An object, a sound, or a recitation does not have any intrinsic power to affect change. Their only power is in triggering intentional practice. Whether it is bowing, chanting or lighting a stick of incense you are engaging in a ritual of intent. You are awakening your mind to the potential in each moment. This is a traditional and contemporary view in Chan Buddhism that all of your effort in practice is toward unleashing that potential.

Mindfulness of your thoughts and actions in each moment arises as you come to recognize that those thoughts and actions are both cause and effect. Cause and effect that have karmic consequences that will not be experienced by you, but will become part of the karmic web of potential. Awareness that what you do in each moment matters is how a fully realized disciple views their thoughts and actions.

Generosity of spirit without expectation of personal gain is a virtue realized by all disciples. At the end of each sangha session ‘sharing of merit’ is recited beginning with – Showing our gratitude and generosity, practicing the way of awareness which gives rise to benefits without limit, we vow to share these benefits of our practice, service, and gifts with all beings. – words meant to remind each practitioner of the immense value that comes with generosity of spirit.
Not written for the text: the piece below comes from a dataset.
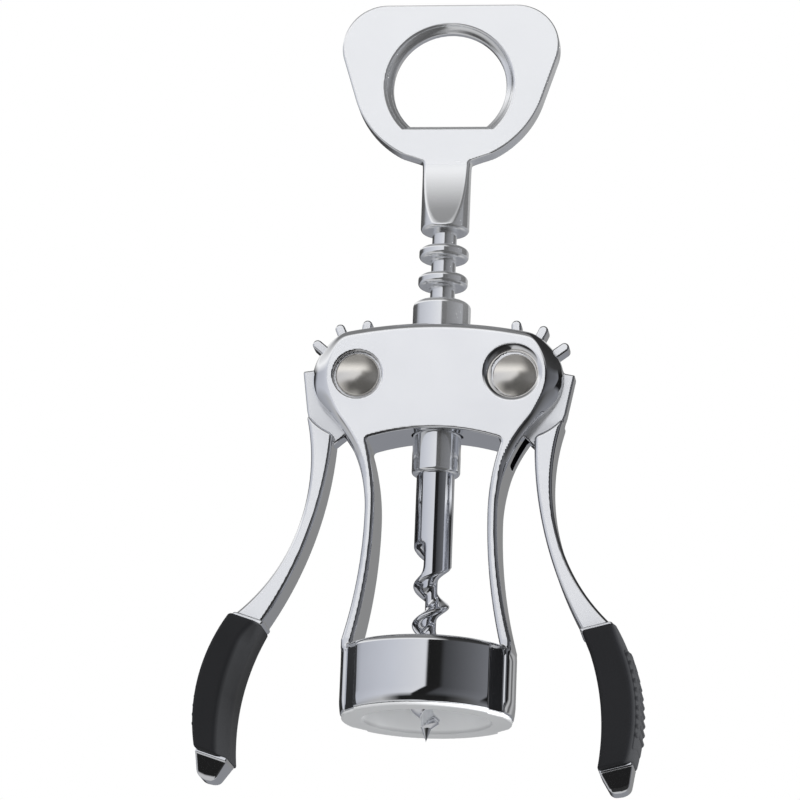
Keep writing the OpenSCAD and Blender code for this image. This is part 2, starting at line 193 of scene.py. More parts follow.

With these five dispositions – faith in an awakened bodymind, virtue, intentional action, awareness of karmic consequence, and generosity of spirit – you are a fully realized Buddhist lay-disciple. You look to the Buddha, the consummate teacher; the Dharma, the consummate teachings; and the Sangha, the consummate gathering of spiritual friends. Your intent in all thought and action is to cease to do harm, do only, and do good for others. And, you recognize that the Four Ennobling Truths are calls to action to accept, to learn about, to practice compassion through taking intentional actions. You are a fully realized lay-disciple.